A desigualdade total dos rendimentos (trabalho e capital) no tempo e no espaço.

Parte dos diferentes Grupos no total dos rendimentos Desigualdade fraca(países escandinavos, anos 1970-1980) Desigualdade média(~Europa, 2010) Desigualdade forte(~E.U.A, 2010; Europa, 1910) Desigualdade muito forte (~E.U.A, 2030?)
10% mais ricos

“classes superiores”

25% 35% 50% 60%
1% dos mais ricos (classes dominantes) 7% 10% 20% 25%
9% seguintes (“classes desafogados”) 18% 25% 30% 35%
40% do meio

“classes médias”

45% 40% 30% 25%
50% mais pobres

“classes populares”

30% 25% 20% 15%
Coeficiente de Gini Correspondente (indicador sintético de desigualdade) 0,26 0,36 0,49 0,58

Nas sociedades em que a desigualdade total dos rendimentos do trabalho é relativamente fraca (como é o caso dos países escandinavos nos anos 1970-1980), os 10% mais ricos detêm cerca de 20% do rendimento total, e os 50% mais pobres cerca de 30%. O coeficiente de Gini correspondente é de 0,26. Ver http://pketty.pse.ens.fr/capital21c.

Desde os anos de 1970-1980, assistimos a uma explosão sem precedentes das desigualdades de rendimentos nos Estados Unidos da América. A parte do decil superior passou progressivamente de cerca de 30%-35% do rendimento nacional nos anos de 1970 para cerca de 45%-50% nos anos de 2000-2010, uma subida perto de 15 pontos percentuais de rendimento nacional norte-americano.

Ora, o neoliberalismo promove uma visão de mundo centrada no individualismo, onde o sucesso é medido pela capacidade de competir e prosperar no mercado. Esta ênfase no individualismo, entretanto, tem consequências negativas para a coesão social e o senso de comunidade.

Wendy Brown, em “Undoing the Demos: Neoliberalism’s Stealth Revolution” (2015), argumenta que o neoliberalismo transforma todos os aspetos da vida em competição de mercado, enfraquecendo os laços sociais e a solidariedade comunitária. A promoção constante da competição individual sobre a cooperação social contribui para a fragmentação da sociedade e o enfraquecimento das redes de apoio mútuo.
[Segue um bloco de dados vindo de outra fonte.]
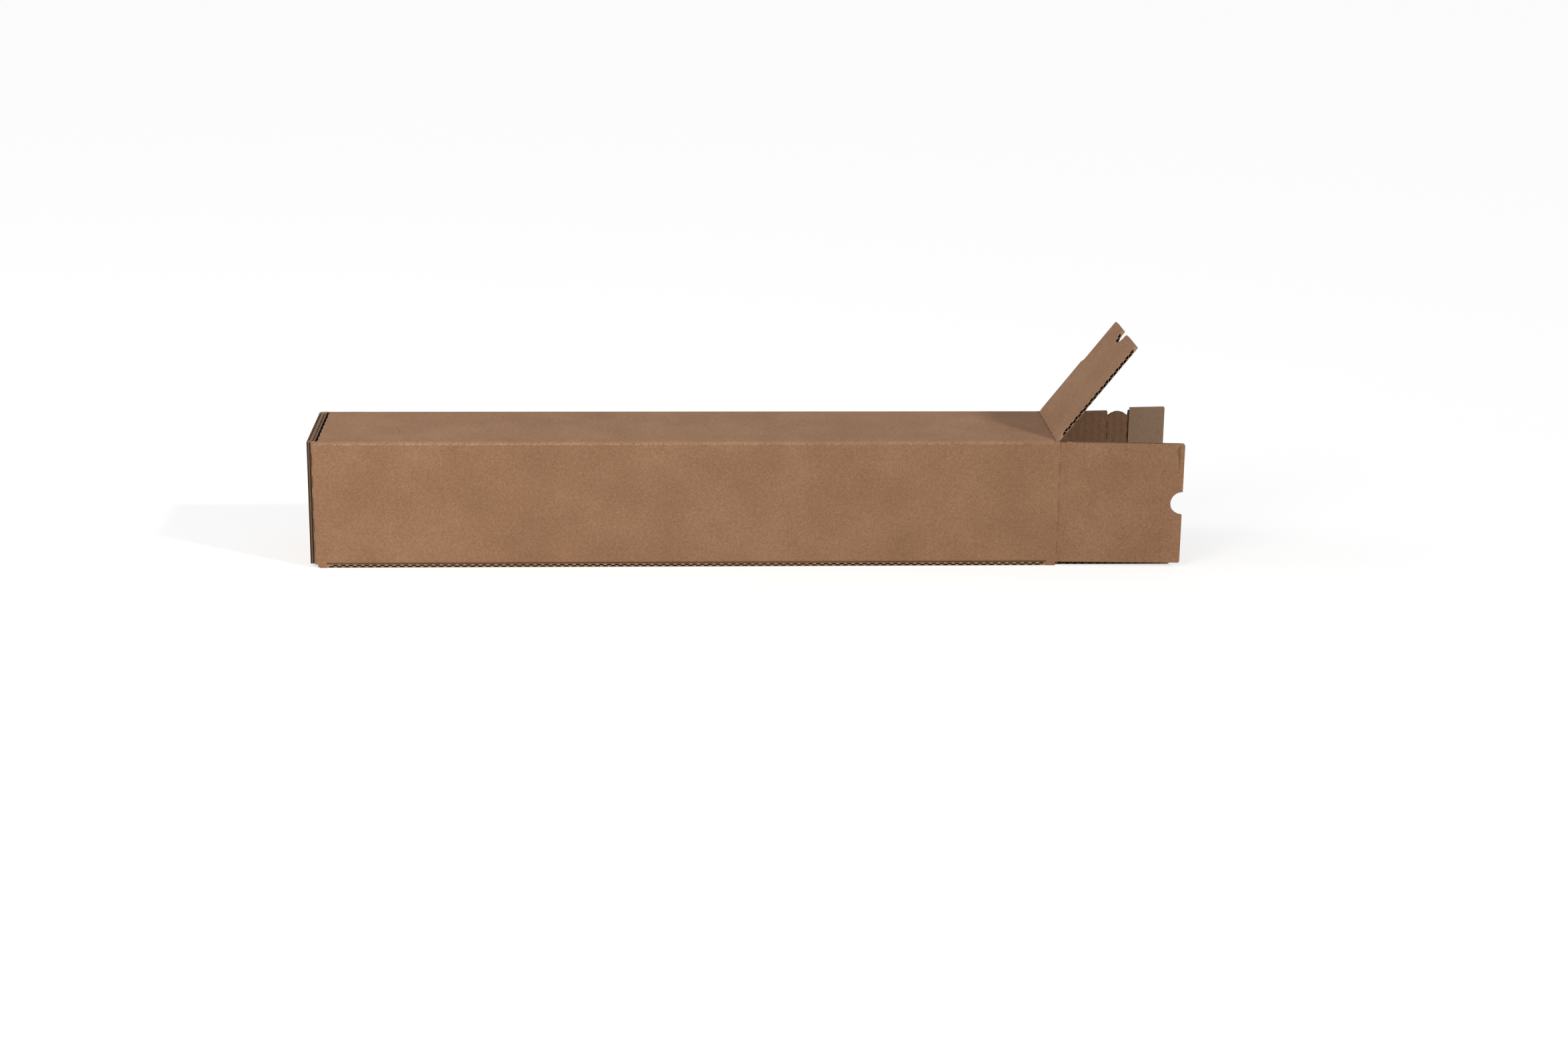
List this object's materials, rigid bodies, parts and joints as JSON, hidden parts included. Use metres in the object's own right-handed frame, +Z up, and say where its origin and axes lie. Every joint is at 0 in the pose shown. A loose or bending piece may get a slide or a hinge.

Sob o neoliberalismo, muitos trabalhadores enfrentam condições de trabalho mais instáveis e inseguras. Contratos temporários, empregos de meio período e trabalho autônomo tornaram-se mais comuns, muitas vezes sem os benefícios e proteções associados ao emprego tradicional.

Guy Standing, em “The Precariat: The New Dangerous Class” (2011), descreve esse grupo crescente de trabalhadores como “precariado”, caraterizado pela insegurança no emprego, baixo salários e falta de benefícios socias.

Engano da teoria económica neoliberal

Em suma, o engano na teoria económica neoliberal é a impercetibilidade do engenho apologético que utiliza para explicar a relação monopólio/concorrência.

Considera que o monopólio e a concorrência se excluem, quer dizer, se existe monopólio não pode existir concorrência e vice-versa, esquecendo-se, no entanto, de fazer lembrança que o monopólio é resultante da livre concorrência, mas desenvolve concorrência em formas superiores (Rever a matéria dada)!

Mas, o que de fato está por detrás desse emaranhado jogo de palavras, é a defesa dos interesses dos capitalistas monopolistas através do mecanismo de encobrir a essência dos monopólios e o caráter monopolista da nossa época. E, de acordo com isso, o Estado limitar-se-ia a salvaguardar a propriedade privada, a garantir os mecanismos da livre concorrência e a criar igualdade de possibilidades para todos os cidadãos através da concorrência.

Assim, que feita a lembrança, deixam-se, para reflexão, as seguintes interrogantes:

Poderia esse modelo económico servir Cabo Verde? Teriam todos os cabo-verdianos que se tornar agentes económicos (entendido aqui como homem de negócios) para poderem sobreviver? E seria até producente?

Quem deveras necessitaria, em Cabo Verde, de liberdade económica (liberdade de concorrência) se não os “endinheirados”, os “business- lawyers” e seus nivelados? E estariam dispostos a empenhar a maior diligência na redução da brecha da diferenciação social que não no aumento do seu benefício pessoal?

Ou a instauração teimosa do neoliberalismo económico em Cabo Verde deve à assunção de um compromisso escolástico?

Referências

Mendes, Diniz, Neoliberalismo para Cabo Verde? – artigo de opinião, jornal Voz di Povo, 1991;

Neoliberalismo Desmascarado, autor: Filosofia Cultura Política;

Piketty, Thomas (2013), O Capital no Século XXI, págs. 371 e 434.